What you need to do:
Locate and copy all lines bearing the word "this".

Exercise data:

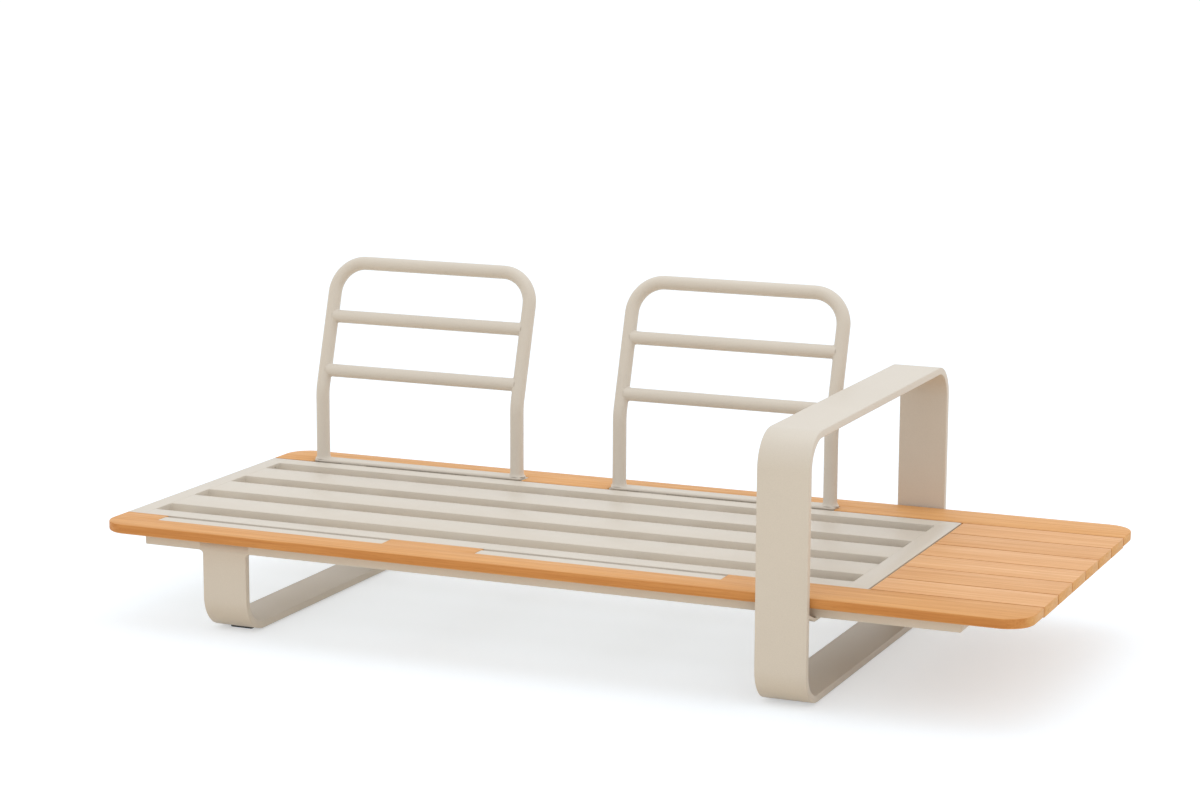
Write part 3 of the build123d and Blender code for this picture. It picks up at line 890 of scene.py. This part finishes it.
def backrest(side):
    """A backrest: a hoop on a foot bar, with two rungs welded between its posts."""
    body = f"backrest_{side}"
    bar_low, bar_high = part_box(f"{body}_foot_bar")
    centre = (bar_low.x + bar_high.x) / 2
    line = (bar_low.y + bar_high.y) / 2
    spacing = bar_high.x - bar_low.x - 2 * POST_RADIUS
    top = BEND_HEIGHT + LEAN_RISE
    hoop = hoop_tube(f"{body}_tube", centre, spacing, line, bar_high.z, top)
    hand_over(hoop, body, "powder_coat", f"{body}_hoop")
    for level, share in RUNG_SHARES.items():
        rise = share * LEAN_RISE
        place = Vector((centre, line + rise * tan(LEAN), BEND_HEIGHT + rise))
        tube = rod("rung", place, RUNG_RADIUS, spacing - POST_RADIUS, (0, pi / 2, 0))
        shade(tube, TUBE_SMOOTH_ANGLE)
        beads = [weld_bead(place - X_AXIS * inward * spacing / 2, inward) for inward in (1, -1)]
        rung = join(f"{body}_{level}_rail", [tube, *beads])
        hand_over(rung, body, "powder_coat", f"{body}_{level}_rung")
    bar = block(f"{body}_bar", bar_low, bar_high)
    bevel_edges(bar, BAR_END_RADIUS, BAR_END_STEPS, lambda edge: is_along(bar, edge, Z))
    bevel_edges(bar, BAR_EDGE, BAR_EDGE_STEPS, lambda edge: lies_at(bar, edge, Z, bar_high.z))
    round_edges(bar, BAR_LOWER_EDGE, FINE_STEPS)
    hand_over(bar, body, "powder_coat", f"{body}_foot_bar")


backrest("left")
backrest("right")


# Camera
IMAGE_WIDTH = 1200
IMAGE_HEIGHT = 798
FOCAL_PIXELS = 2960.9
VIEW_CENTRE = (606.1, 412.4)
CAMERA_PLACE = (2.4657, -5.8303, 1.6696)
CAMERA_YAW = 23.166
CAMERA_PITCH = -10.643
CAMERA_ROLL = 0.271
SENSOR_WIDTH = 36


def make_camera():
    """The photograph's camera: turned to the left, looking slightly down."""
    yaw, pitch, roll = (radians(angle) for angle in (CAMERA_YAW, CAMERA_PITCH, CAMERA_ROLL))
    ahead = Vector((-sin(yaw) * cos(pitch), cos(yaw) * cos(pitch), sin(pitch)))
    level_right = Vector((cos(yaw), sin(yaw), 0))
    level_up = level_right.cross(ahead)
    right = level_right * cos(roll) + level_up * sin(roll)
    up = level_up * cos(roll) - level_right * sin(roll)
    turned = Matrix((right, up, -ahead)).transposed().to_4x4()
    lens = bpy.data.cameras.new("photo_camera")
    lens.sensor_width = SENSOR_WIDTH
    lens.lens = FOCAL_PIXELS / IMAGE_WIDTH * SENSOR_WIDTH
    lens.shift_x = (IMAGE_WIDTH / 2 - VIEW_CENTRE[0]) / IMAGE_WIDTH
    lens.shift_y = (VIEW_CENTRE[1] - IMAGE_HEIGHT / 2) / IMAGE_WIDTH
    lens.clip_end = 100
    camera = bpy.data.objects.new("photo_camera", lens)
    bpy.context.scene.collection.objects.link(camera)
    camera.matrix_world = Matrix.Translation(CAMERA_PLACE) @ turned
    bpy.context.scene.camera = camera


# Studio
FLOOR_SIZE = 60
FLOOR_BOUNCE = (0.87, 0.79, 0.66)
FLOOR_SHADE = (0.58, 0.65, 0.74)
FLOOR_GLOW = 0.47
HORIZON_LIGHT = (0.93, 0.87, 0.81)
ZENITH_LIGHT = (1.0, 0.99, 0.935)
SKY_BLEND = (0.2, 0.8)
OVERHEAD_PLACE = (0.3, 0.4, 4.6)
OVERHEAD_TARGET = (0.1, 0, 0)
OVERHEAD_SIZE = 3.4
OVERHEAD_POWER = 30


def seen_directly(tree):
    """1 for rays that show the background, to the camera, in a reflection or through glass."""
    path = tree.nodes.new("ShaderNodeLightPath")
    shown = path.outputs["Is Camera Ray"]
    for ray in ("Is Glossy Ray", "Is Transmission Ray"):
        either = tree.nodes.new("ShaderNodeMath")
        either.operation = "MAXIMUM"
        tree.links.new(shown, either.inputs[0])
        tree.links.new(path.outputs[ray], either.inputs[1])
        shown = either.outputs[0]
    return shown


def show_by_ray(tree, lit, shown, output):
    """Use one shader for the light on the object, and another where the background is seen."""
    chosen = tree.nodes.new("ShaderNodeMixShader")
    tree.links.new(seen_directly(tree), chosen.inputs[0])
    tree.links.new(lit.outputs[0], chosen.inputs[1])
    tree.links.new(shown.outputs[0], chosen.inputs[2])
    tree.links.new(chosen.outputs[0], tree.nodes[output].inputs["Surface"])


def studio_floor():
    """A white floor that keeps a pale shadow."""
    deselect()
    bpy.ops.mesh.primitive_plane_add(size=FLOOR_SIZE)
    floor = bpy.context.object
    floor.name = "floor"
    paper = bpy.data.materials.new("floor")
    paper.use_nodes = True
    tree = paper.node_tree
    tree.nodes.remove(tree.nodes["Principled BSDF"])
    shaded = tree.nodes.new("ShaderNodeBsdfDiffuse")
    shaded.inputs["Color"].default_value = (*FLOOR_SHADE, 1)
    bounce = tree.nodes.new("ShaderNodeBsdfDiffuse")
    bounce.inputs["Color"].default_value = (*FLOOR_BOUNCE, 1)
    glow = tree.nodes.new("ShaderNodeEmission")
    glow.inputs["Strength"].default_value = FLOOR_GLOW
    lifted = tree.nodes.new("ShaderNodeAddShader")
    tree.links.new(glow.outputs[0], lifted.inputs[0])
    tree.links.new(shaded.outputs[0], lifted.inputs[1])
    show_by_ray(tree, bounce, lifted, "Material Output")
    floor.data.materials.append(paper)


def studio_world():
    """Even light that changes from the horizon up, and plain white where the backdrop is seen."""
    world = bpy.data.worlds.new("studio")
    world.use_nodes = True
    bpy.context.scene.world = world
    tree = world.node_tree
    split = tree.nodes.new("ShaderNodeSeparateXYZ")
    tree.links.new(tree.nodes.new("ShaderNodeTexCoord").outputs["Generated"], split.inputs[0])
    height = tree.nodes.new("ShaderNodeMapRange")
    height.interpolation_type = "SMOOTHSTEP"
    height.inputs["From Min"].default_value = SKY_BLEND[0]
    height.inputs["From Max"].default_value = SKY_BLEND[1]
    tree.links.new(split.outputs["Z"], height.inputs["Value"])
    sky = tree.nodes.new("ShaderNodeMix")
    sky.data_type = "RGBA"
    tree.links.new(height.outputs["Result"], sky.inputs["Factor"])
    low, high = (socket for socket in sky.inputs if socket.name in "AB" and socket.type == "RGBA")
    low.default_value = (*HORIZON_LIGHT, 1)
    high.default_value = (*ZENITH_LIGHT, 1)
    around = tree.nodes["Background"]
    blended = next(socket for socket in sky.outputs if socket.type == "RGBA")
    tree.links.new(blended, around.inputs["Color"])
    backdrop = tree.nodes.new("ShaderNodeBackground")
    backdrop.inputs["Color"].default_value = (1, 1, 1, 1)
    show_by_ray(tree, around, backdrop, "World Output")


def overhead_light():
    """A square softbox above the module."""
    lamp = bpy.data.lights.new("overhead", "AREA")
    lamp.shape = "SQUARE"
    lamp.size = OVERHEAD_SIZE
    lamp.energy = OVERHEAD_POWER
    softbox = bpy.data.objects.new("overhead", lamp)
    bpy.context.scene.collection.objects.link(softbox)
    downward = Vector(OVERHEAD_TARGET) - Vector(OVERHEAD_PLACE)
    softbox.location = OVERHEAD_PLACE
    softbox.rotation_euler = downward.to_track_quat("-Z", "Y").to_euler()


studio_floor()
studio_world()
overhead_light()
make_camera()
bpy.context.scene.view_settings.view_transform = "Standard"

--

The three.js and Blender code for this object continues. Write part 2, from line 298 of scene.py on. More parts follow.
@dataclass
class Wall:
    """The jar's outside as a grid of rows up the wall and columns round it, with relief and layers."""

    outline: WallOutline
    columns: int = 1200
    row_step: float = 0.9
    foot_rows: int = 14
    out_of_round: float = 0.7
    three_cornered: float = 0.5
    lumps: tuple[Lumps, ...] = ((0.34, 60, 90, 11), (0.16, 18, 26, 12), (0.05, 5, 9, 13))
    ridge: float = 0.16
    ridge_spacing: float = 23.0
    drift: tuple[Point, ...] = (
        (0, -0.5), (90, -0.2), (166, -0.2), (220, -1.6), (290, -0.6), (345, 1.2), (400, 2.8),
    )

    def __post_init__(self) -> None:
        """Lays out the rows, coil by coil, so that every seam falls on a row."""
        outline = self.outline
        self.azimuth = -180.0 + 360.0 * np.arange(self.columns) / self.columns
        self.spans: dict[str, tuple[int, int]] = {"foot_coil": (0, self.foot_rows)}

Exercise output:
Write part 3 of the build123d and Blender code for this picture. It picks up at line 890 of scene.py. This part finishes it.
The three.js and Blender code for this object continues. Write part 2, from line 298 of scene.py on. More parts follow.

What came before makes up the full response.